§ OBJECTIVE: Select, from the material below, each line with "Identity" in it.

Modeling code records
□ □ □ □

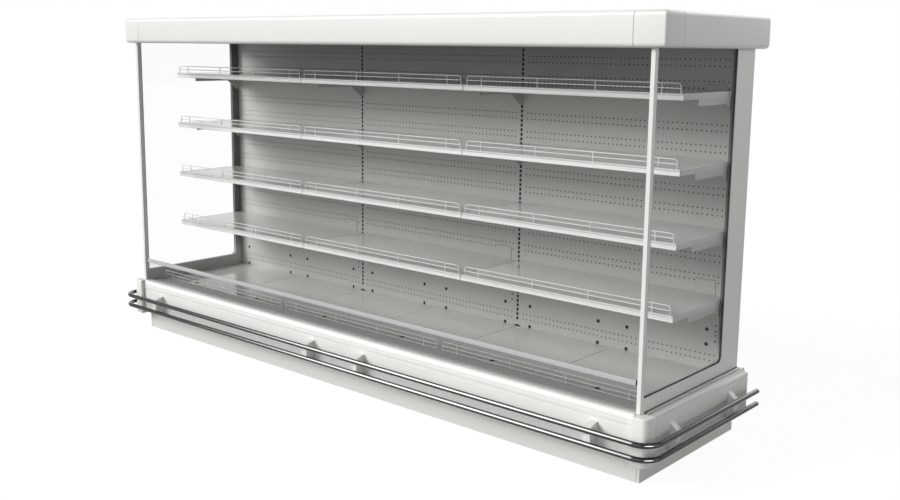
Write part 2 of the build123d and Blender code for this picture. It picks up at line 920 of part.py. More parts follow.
def shelf_front(centre, top):
    """Price rail along the shelf's front edge, and the wire guard that stands on it."""
    width = bay_length - pan_gap
    rail = [
        (0, 0),
        (-rail_lip_depth, 0),
        (-rail_lip_bulge, -rail_lip_edge),
        (-rail_lip_bulge, -rail_lip_height),
        (-rail_channel_depth, -rail_lip_height - rail_lip_edge),
        (-rail_slope_depth, -rail_slope_low),
        (-price_rail_depth, rail_foot_height - price_rail_height),
        (-price_rail_depth, -price_rail_height),
        (0, -price_rail_height),
    ]
    with BuildPart() as front:
        with BuildSketch(section(centre - width / 2)):
            outline([(-pan_front + y, top + z) for y, z in rail])
        extrude(amount=width)
        with BuildSketch(cross_section(-pan_front)):
            with Locations((centre, 0)):
                add(guard_comb(top + weld_gap, guard_height))
        extrude(amount=wire)
        with BuildSketch(section(centre - guard_half)):
            with Locations((-pan_front - 1.5 * wire - weld_gap, top + guard_middle)):
                Rectangle(wire, wire)
        extrude(amount=2 * guard_half)
    return front


def make_shelves():
    """Every shelf of every bay, its pan and its front edge in nodes of their own."""
    for row, top in enumerate(shelf_tops, start=1):
        for column, centre in enumerate(bay_centres, start=1):
            save(shelf_pan(centre, top), f"shelf_pan_r{row}_c{column}")
            save(shelf_front(centre, top), f"shelf_front_r{row}_c{column}")


# ---------------------------------------------------------------- deck


def make_deck_panels():
    """Lift-out deck trays, two to a bay, each with a finger hole near its front edge."""
    width = bay_length / 2 - deck_gap
    depth = deck_reach - deck_rear_gap
    middle = -(deck_reach + deck_rear_gap) / 2
    first = -case_half + bay_length / 4
    for i in range(2 * bay_count):
        centre = first + i * bay_length / 2
        with BuildPart() as tray:
            with BuildSketch(level(tub_top)):
                with Locations((centre, middle)):
                    Rectangle(width, depth)
            extrude(amount=deck_height - tub_top)
            with BuildSketch(level(tub_top)):
                with Locations((centre, middle)):
                    Rectangle(width - 2 * deck_sheet, depth - 2 * deck_sheet)
            extrude(amount=deck_height - tub_top - deck_sheet, mode=Mode.SUBTRACT)
            with BuildSketch(level(deck_height - deck_sheet)):
                with Locations((centre, -finger_hole_reach)):
                    RegularPolygon(finger_hole_radius, finger_hole_sides)
            extrude(amount=deck_sheet, mode=Mode.SUBTRACT)
        save(tray, f"deck_panel_{i + 1}")


def make_return_cover():
    """Folded cover in front of the deck, on end legs; air enters through the gap before it."""
    rear = -deck_reach - deck_gap
    front = -cover_reach + intake_gap
    foot = fan_plate_height + fan_plate_sheet
    width = bay_length - 2 * deck_gap
    with BuildPart() as cover:
        for centre in bay_centres:
            with BuildSketch(section(centre - width / 2)):
                outline(
                    [
                        (rear, tub_top),
                        (rear, deck_height),
                        (front, deck_height),
                        (front, deck_height - cover_lip),
                        (front + deck_sheet, deck_height - cover_lip),
                        (front + deck_sheet, deck_height - deck_sheet),
                        (rear - deck_sheet, deck_height - deck_sheet),
                        (rear - deck_sheet, tub_top),
                    ]
                )
            extrude(amount=width)
            for side in (-1, 1):
                with BuildSketch(section(centre + side * cover_leg)):
                    with Locations(((front + rear) / 2, (foot + deck_height - deck_sheet) / 2)):
                        Rectangle(rear - front - 2 * deck_sheet, deck_height - deck_sheet - foot)
                extrude(amount=side * deck_sheet)
    save(cover, "return_air_cover")


def make_deck_guards():
    """Wire guards that stand along the front of the deck."""
    lengthwise = (deck_height + wire / 2, deck_height + deck_guard_middle)
    with BuildPart() as guards:
        for centre in bay_centres:
            with BuildSketch(cross_section(-deck_guard_reach + wire / 2)):
                with Locations((centre, 0)):
                    add(guard_comb(deck_height, deck_guard_height))
            extrude(amount=wire)
            with BuildSketch(section(centre - guard_half)):
                with Locations(*[(-deck_guard_reach + wire + weld_gap, z) for z in lengthwise]):
                    Rectangle(wire, wire)
            extrude(amount=2 * guard_half)
    save(guards, "deck_wire_guards")


# ---------------------------------------------------------------- air system


def make_fan_tray():
    """Fan plate over the front of the well, its riser, and a stator on a bar at each fan."""
    plate_low = fan_plate_height
    bar_low = plate_low - stator_drop
    with BuildPart() as tray:
        with BuildSketch(section(-well_half)):
            outline(
                [
                    (-cover_reach, plate_low),
                    (-cover_reach, plate_low + fan_plate_sheet),
                    (-fan_riser_reach - fan_plate_sheet, plate_low + fan_plate_sheet),
                    (-fan_riser_reach - fan_plate_sheet, tub_top),
                    (-fan_riser_reach, tub_top),
                    (-fan_riser_reach, plate_low),
                ]
            )
        extrude(amount=2 * well_half)
        with BuildSketch(level(plate_low)):
            with Locations(*fan_spots):
                RegularPolygon(fan_orifice_radius, fan_orifice_sides)
        extrude(amount=fan_plate_sheet, mode=Mode.SUBTRACT)
        for x, y in fan_spots:
            tab = fan_orifice_radius + stator_bar / 2
            with BuildSketch(level(bar_low)):
                with Locations((x, y)):
                    Rectangle(2 * tab + stator_bar, 2 * stator_bar)
            extrude(amount=stator_bar / 2)
            with BuildSketch(level(bar_low)):
                with Locations((x - tab, y), (x + tab, y)):
                    Rectangle(stator_bar, 2 * stator_bar)
            extrude(amount=stator_drop)
            with BuildSketch(level(bar_low - stator_height)):
                with Locations((x, y)):
                    RegularPolygon(stator_radius, hub_facets)
            extrude(amount=stator_height)
    save(tray, "fan_tray")


def make_fan_rotor(index, x, y):
    """One axial rotor: hub over the stator and blades set at a pitch to the air."""
    low = fan_plate_height - stator_drop + stator_bar / 2 + fit_gap
    middle = low + hub_height / 2
    root_radius = hub_radius - blade_chord / 4
    with BuildPart() as rotor:
        with BuildSketch(level(low)):
            with Locations((x, y)):
                RegularPolygon(hub_radius, hub_facets)
        extrude(amount=hub_height)
        for k in range(blade_count):
            turn = radians(360.0 / blade_count * k)
            reach = Vector(cos(turn), sin(turn), 0)
            across = Vector(-sin(turn), cos(turn), 0)
            root = Vector(x, duct_y + y, middle) + reach * root_radius
            lean = across * cos(radians(blade_pitch)) + Vector(0, 0, sin(radians(blade_pitch)))
            with BuildSketch(Plane(origin=root, x_dir=lean, z_dir=reach)):
                Rectangle(blade_chord, blade_thickness)
            extrude(amount=rotor_radius - root_radius)
    save(rotor, f"fan_rotor_{index}")


def make_coils():
    """Evaporator coils behind the fans: finned block between two end plates."""
    low = tub_floor + coil_lift
    depth = coil_front_reach - coil_rear_reach
    middle = -(coil_front_reach + coil_rear_reach) / 2
    with BuildPart() as coils:
        for centre in bay_centres:
            with BuildSketch(level(low)):
                with Locations((centre, middle)):
                    Rectangle(coil_length, depth - 2 * coil_edge)
            extrude(amount=coil_top - low - coil_edge)
            with BuildSketch(level(tub_floor)):
                with Locations(
                    (centre - coil_length / 2 - coil_plate / 2, middle),
                    (centre + coil_length / 2 + coil_plate / 2, middle),
                ):
                    Rectangle(coil_plate, depth)
            extrude(amount=coil_top - tub_floor)
    save(coils, "evaporator_coils")


make_tub()
make_feet()
make_plinth()
make_front_panel()
make_side_panels()
make_corner_blocks()
make_bumper_rails()
make_bumper_brackets()
make_rear_wall()
make_duct_panels()
make_uprights()
make_shelf_brackets()
make_roof()
make_fascia()
make_corner_caps()
make_canopy_sides()
make_honeycombs()
make_lamps()
make_end_frames()
make_gaskets()
make_end_glasses()
make_front_glass()
make_glass_strip()
make_shelves()
make_deck_panels()
make_return_cover()
make_deck_guards()
make_fan_tray()
for number, spot in enumerate(fan_spots, start=1):
    make_fan_rotor(number, *spot)
make_coils()
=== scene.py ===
"""Looks of an open multideck display fridge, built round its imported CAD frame.

Sizes in the code are millimetres, with x along the case from its middle, y counted from the front
face of the perforated rear duct panels and z from the floor.  make() turns them into metres.
"""

import math

import bmesh
import bpy
import numpy as np
from mathutils import Matrix, Vector


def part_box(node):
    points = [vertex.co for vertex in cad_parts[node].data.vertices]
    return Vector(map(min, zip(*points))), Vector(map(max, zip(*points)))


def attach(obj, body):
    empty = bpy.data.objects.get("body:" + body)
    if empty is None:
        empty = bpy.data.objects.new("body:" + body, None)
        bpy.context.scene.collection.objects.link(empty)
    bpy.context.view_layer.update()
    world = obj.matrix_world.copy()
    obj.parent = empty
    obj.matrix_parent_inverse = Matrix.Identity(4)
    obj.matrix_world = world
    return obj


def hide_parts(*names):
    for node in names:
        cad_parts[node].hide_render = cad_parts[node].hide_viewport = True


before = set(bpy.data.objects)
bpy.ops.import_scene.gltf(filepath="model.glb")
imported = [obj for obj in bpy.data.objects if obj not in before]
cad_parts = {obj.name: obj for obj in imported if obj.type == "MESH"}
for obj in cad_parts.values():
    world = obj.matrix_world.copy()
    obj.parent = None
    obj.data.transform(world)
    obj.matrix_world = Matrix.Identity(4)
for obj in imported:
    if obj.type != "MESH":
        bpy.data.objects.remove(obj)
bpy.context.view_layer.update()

# ---------------------------------------------------------------- sizes

MILLIMETRE, METRE = 0.001, 1000  # a millimetre in metres, and a metre in millimetres
DUCT_Y = 371.25  # depth of the duct face in the CAD frame

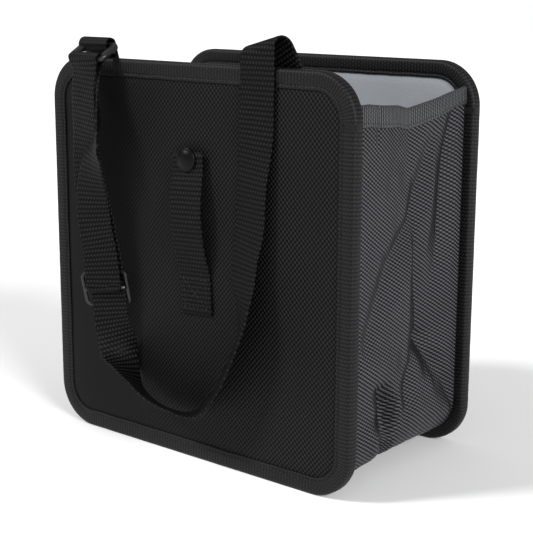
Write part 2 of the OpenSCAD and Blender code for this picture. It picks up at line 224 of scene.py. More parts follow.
def makeWebbing():
    # polypropylene webbing: thick weft ribs crossed by the warp yarns, a dull black with grey lights
    material, tree, surface = startMaterial("webbing", **{"Roughness": 0.55, "Specular IOR Level": 0.1})
    cloth = addNode(tree, "ShaderNodeUVMap", uv_map="cloth").outputs[0]
    axes = addNode(tree, "ShaderNodeSeparateXYZ", {0: cloth})
    ribs = ribHeight(tree, axes.outputs[1], clothes["webRib"])
    yarns = weaveHeight(tree, axes.outputs[0], axes.outputs[1], clothes["webYarn"], clothes["webRib"] * 2)
    height = sharedHeight(tree, (ribs, 0.52), (yarns, 0.48))
    finishCloth(tree, surface, cloth, height, "#000000", "#1d1d1d", (-0.35, 0.9), 0.7, 0.35, 0.3, 40.0)
    return material


def makeThread(name, high):
    # bonded nylon sewing thread, two plies
    material, tree, surface = startMaterial(name, **{"Roughness": 0.5, "Specular IOR Level": 0.2})
    place = addNode(tree, "ShaderNodeTexCoord").outputs["Object"]
    cloud = addNode(tree, "ShaderNodeTexNoise", {"Vector": place, "Scale": 900.0}).outputs[0]
    finishSurface(tree, surface, cloud, "#0a0a0a", high, cloud, 0.3, 0.1)
    return material


def makePlastic(name, low, high, rough, grain):
    # moulded acetal: smooth, half gloss, with a faint moulding grain and rubbed lighter patches
    material, tree, surface = startMaterial(name, **{"Roughness": rough, "IOR": 1.48})
    place = addNode(tree, "ShaderNodeTexCoord").outputs["Object"]
    cloud = addNode(tree, "ShaderNodeTexNoise", {"Vector": place, "Scale": 120.0, "Detail": 3.0}).outputs[0]
    fine = addNode(tree, "ShaderNodeTexNoise", {"Vector": place, "Scale": 2500.0}).outputs[0]
    finishSurface(tree, surface, cloud, low, high, fine, grain, 0.05)
    return material


def makeMetal(name, low, high, rough):
    # lacquered or bare steel pressing
    material, tree, surface = startMaterial(name, **{"Roughness": rough, "Metallic": 0.9})
    place = addNode(tree, "ShaderNodeTexCoord").outputs["Object"]
    cloud = addNode(tree, "ShaderNodeTexNoise", {"Vector": place, "Scale": 260.0, "Detail": 4.0}).outputs[0]
    finishSurface(tree, surface, cloud, low, high, cloud, 0.15, 0.05)
    return material


ballisticNylon = makeBallisticNylon()
oxfordNylon = makeOxfordNylon()
liningFilm = makeLiningFilm()
bindingTape = makeRibbedTape("bindingTape", "#020202", "#1b1b1b", clothes["tapeRib"], 0.55)
hemTape = makeRibbedTape("hemTape", "#0a0a0b", "#545558", clothes["hemRib"], 0.5)
webbing = makeWebbing()
blackThread = makeThread("blackThread", "#262626")
greyThread = makeThread("greyThread", "#48484a")
acetal = makePlastic("mouldedAcetal", "#0b0b0c", "#131314", 0.36, 0.2)
boardFoam = makePlastic("boardFoam", "#1c1c1e", "#242426", 0.7, 0.6)
snapLacquer = makeMetal("snapLacquer", "#111112", "#1b1b1d", 0.42)
washerSteel = makeMetal("washerSteel", "#8d8d8f", "#a5a5a7", 0.4)
print("materials ready")


# meshes
def addPiece(name, verts, faces, material, body=None, uvs=None):
    mesh = bpy.data.meshes.new(name)
    mesh.from_pydata([tuple(v) for v in verts], [], faces)
    if uvs is not None:
        layer = mesh.uv_layers.new(name="cloth")
        for loop in mesh.loops:
            layer.data[loop.index].uv = uvs[loop.vertex_index]
    mesh.materials.append(material)
    mesh.polygons.foreach_set("use_smooth", [True] * len(mesh.polygons))
    mesh.update()
    piece = bpy.data.objects.new(name, mesh)
    bpy.context.collection.objects.link(piece)
    if body:
        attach(piece, body)
    return piece


def gridFaces(rows, columns, closeRows=False, closeColumns=False, flip=False):
    faces = []
    for i in range(rows if closeRows else rows - 1):
        for j in range(columns if closeColumns else columns - 1):
            a, b = i * columns + j, i * columns + (j + 1) % columns
            c, d = (i + 1) % rows * columns + (j + 1) % columns, (i + 1) % rows * columns + j
            faces.append((a, d, c, b) if flip else (a, b, c, d))
    return faces


def smoothStep(t):
    t = min(1.0, max(0.0, t))
    return t * t * (3 - 2 * t)


def wobble(x, y, z=0.0, size=1.0):
    return noise.noise(Vector((x / size, y / size, z / size)))


def fixNormals(piece):
    shape = bmesh.new()
    shape.from_mesh(piece.data)
    bmesh.ops.recalc_face_normals(shape, faces=shape.faces)
    shape.to_mesh(piece.data)
    shape.free()
    piece.data.update()


# stitches, in mm
stitchSizes = dict(pitch=3.0, length=2.3, width=0.62)


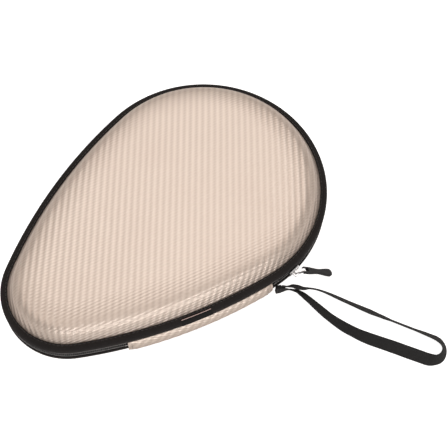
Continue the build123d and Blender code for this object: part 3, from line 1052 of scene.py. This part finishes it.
def make_tab():
    """The folded webbing tab that the strap's ends are sewn into, with its box of stitches."""
    low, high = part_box("strap_tack")
    middle = (low + high) / 2
    turn = Matrix((tack_forward, tack_side, Vector((0, 0, 1)))).transposed().to_4x4()
    bm = bmesh.new()
    bmesh.ops.create_cube(
        bm, size=1,
        matrix=Matrix.Translation(middle) @ turn @ Matrix.Diagonal((4.6 * MM, 3.6 * MM, 9.6 * MM, 1)),
    )
    bmesh.ops.bevel(
        bm, geom=bm.edges[:], offset=0.7 * MM, segments=3, profile=0.5, affect="EDGES", material=-1
    )
    uv = bm.loops.layers.uv.new("UVMap")
    for face in bm.faces:
        for loop in face.loops:
            away = loop.vert.co - middle
            loop[uv].uv = (away.dot(tack_forward) + away.dot(tack_side), away.z)
    settle(make_piece(bm, "strap_tab", WEBBING), "base", "strap_webbing", "strap_tack")
    bm = bmesh.new()
    face_middle = middle - tack_side * 1.86 * MM
    for step in range(5):
        height = Vector((0, 0, (step - 2) * 1.8 * MM))
        for end in (-1.3, 1.3):
            place = face_middle + height + tack_forward * end * MM
            add_stitch(bm, place, Vector((0, 0, 1)), 1.3 * MM, 0.18 * MM)
    settle(make_piece(bm, "strap_tab_stitches", BLACK_THREAD), "base", "strap_webbing")


make_tab()


# ---------------------------------------------------------------- linings and band

def make_lining(half, body, side):
    """The brushed lining bonded inside one half, with its lip turned over the foam."""
    mouth = 8.9 * MM
    height = 20.7 * MM
    bend = 9.7 * MM
    reach = height - bend
    arc_inset = mouth + (reach - flange_height) * tan(draft) + bend / cos(draft)
    profile = [(6.3 * MM, 5.9 * MM), (8.3 * MM, 5.8 * MM), (mouth, 6.2 * MM)]
    for part in range(9):
        turn = draft + (pi / 2 - draft) * part / 8
        profile.append((arc_inset - bend * cos(turn), reach + bend * sin(turn)))
    for further in (24, 32, 40, 44):
        profile.append((further * MM, height))
    bm = full_ring(profile, side, closed=False)
    inner = [edge for edge in bm.edges if edge.is_boundary and abs(edge.verts[0].co.z - mid_height)
             > height - 1 * MM]
    bmesh.ops.contextual_create(bm, geom=inner)
    uv = bm.loops.layers.uv.new("UVMap")
    for face in bm.faces:
        for loop in face.loops:
            loop[uv].uv = (loop.vert.co.x, loop.vert.co.y + loop.vert.co.z)
    piece = make_piece(bm, f"{half}_lining_cloth", LINING)
    add_thickness(piece, 0.5 * MM, side)
    return settle(piece, body, "lining_cloth", f"{half}_lining")


def make_band():
    """The elastic band that holds the paddle's handle, with its feet sewn to the floor."""
    low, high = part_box("elastic_band")
    feet_low, feet_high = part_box("band_tacks")
    middle_x = (low.x + high.x) / 2
    half_span = (high.y - low.y) / 2
    rise = high.z - low.z
    radius = (half_span ** 2 + rise ** 2) / (2 * rise)
    bm = bmesh.new()
    bmesh.ops.create_grid(
        bm, x_segments=12, y_segments=48, size=1,
        matrix=Matrix.Translation((middle_x, 0, low.z)) @ Matrix.Diagonal(
            ((high.x - low.x) / 2, feet_high.y, 1, 1)),
    )
    uv = bm.loops.layers.uv.new("UVMap")
    for face in bm.faces:
        for loop in face.loops:
            loop[uv].uv = (loop.vert.co.y, loop.vert.co.x)
    for vert in bm.verts:
        away = abs(vert.co.y)
        if away < half_span:
            vert.co.z += sqrt(radius ** 2 - away ** 2) - (radius - rise)
        narrow = 1 - 0.06 * cos(vert.co.y / half_span * pi / 2) ** 2 if away < half_span else 1
        vert.co.x = middle_x + (vert.co.x - middle_x) * narrow
        vert.co.z += 0.9 * MM
    band = make_piece(bm, "handle_band", ELASTIC)
    add_thickness(band, 0.9 * MM, 1)
    settle(band, "base", "elastic", "elastic_band", "band_tacks")
    bm = bmesh.new()
    for side in (-1, 1):
        for row in (half_span + 2.2 * MM, half_span + 6.6 * MM):
            for step in range(7):
                place = Vector((middle_x + (step - 3) * 2.6 * MM, side * row, low.z + 1.0 * MM))
                add_stitch(bm, place, Vector((1, 0, 0)), 1.9 * MM, 0.2 * MM)
    settle(make_piece(bm, "band_stitches", BLACK_THREAD), "base", "elastic")


make_lining("front", "lid", 1)
make_lining("back", "base", -1)
make_band()


# ---------------------------------------------------------------- nodes that keep their frame shape

def finish_node(node, material):
    """Give a frame node its material."""
    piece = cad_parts[node]
    piece.data.materials.clear()
    piece.data.materials.append(material)


for plain_node in ("zip_slider", "slider_bail", "pull_link", "zip_stops"):
    finish_node(plain_node, METAL)
finish_node("zip_pull", GRIP)
for plain_node in ("front_shell", "back_shell"):
    finish_node(plain_node, FOAM)


# ---------------------------------------------------------------- room

def make_floor():
    """A plain pale floor."""
    bm = bmesh.new()
    bmesh.ops.create_grid(bm, x_segments=1, y_segments=1, size=4)
    material, tree, surface = new_material(
        "pale_floor", Base_Color=(0.80, 0.80, 0.80, 1), Roughness=0.9, Emission_Color=(1, 1, 1, 1),
    )
    seen = add_node(tree, "ShaderNodeLightPath").outputs["Is Camera Ray"]
    tree.links.new(math_node(tree, "MULTIPLY", seen, 0.9), surface["Emission Strength"])
    floor = make_piece(bm, "floor", material)


def add_light(name, place, target, width, height, power, tone=(1, 1, 1)):
    """A soft rectangular light that faces a point."""
    light = bpy.data.lights.new(name, "AREA")
    light.shape = "RECTANGLE"
    light.size = width
    light.size_y = height
    light.energy = power
    light.color = tone
    lamp = bpy.data.objects.new(name, light)
    bpy.context.scene.collection.objects.link(lamp)
    lamp.location = place
    lamp.rotation_euler = (Vector(target) - Vector(place)).to_track_quat("-Z", "Y").to_euler()


def light_room():
    """A white room, dimmer at half height, with a large light overhead and a low strip."""
    world = bpy.data.worlds.new("room")
    world.use_nodes = True
    tree = world.node_tree
    way = add_node(tree, "ShaderNodeTexCoord").outputs["Generated"]
    height = add_node(tree, "ShaderNodeSeparateXYZ", {"Vector": way}).outputs["Z"]
    ramp = add_node(tree, "ShaderNodeValToRGB", {"Fac": height})
    ramp.color_ramp.elements[0].color = (0.62, 0.60, 0.58, 1)
    ramp.color_ramp.elements[1].color = (0.24, 0.22, 0.21, 1)
    for place, tone in ((0.24, 0.30), (0.58, 0.26), (0.74, 0.98), (0.935, 0.98), (0.965, 0.25)):
        ramp.color_ramp.elements.new(place).color = (tone, tone * 0.93, tone * 0.88, 1)
    seen = add_node(tree, "ShaderNodeLightPath").outputs["Is Camera Ray"]
    tone = mix_colours(tree, seen, ramp.outputs["Color"], (1, 1, 1, 1))
    tree.links.new(tone, tree.nodes["Background"].inputs["Color"])
    tree.nodes["Background"].inputs["Strength"].default_value = 1.0
    bpy.context.scene.world = world
    add_light("overhead", (0.35, 0.40, 1.15), (0, 0, 0), 1.1, 1.1, 2.6)
    add_light("low_strip", (-0.42, -0.92, 0.26), (0, -0.03, 0.03), 1.3, 0.07, 2.8)
    settings = bpy.context.scene.view_settings
    settings.view_transform = "Standard"
    settings.look = "None"


make_floor()
light_room()
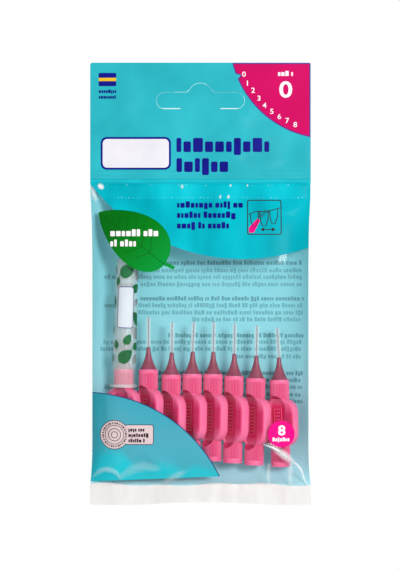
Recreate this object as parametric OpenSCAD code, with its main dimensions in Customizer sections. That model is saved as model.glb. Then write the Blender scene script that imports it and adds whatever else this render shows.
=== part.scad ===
// Hanging pack of eight interdental brushes, one of them capped, in a press-to-close film pouch.
// Millimetres. X runs across the pack, Y from its front to its back, Z up.
// The origin is the centre of the round arch of the hang hole, where a display peg goes.

/* [Film] */
// Width of the header and the pouch
pack_w = 80; // [79:1:90]
// Height of the header, from the fold line to its top edge
header_h = 43; // [40:1:60]
// Height of the pouch, from its bottom edge to the fold line
pouch_h = 117.5; // [116:0.5:140]
// Height of the welded band along the bottom of the pouch
seal_h = 7.5; // [5:0.5:9]
// Thickness of one layer of film
film_t = 0.15; // [0.12:0.01:0.2]
// How far each side of the pouch draws in at its thickest level
waist = 0.8; // [0.4:0.1:1.2]
// Radius of the header's top corners
header_corner_r = 0.8; // [0.5:0.1:3]

/* [Hang hole] */
// Overall width of the hang hole
hang_w = 32; // [28:1:36]
// Height of the hang hole's slot
hang_slot_h = 6.1; // [5:0.1:8]
// Radius of the arch over the slot, where the peg hangs
hang_arch_r = 4.4; // [4:0.1:5]
// Distance from the header's top edge down to the arch's centre
hang_drop = 11.8; // [9:0.2:14]
// Width of the die cut round the tab
tab_cut_w = 0.12; // [0.1:0.01:0.2]

/* [Zip] */
// Height of the two zip profiles
zip_h = 4.7; // [4:0.1:6]
// Distance from the fold line down to the zip profiles
zip_drop = 1.5; // [1.5:0.1:4]
// Thickness of the closed zip, front to back
zip_t = 1.7; // [1.6:0.05:2]
// Distance from the pouch's side edge to the end of the zip profiles
zip_end = 4; // [3.5:0.5:8]

/* [Brush] */
// Diameter of the ribbed collar and tail
collar_d = 7; // [6.8:0.05:7.15]
// Height of the collar above the paddle
collar_h = 7; // [6:0.2:8]
// Height of the tail below the paddle
tail_h = 7.4; // [6:0.2:9]
// Width of the flat paddle
paddle_w = 14.6; // [13.6:0.1:15]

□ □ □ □

§ SOLUTION BELOW:
    obj.matrix_parent_inverse = Matrix.Identity(4)
    obj.matrix_world = Matrix.Identity(4)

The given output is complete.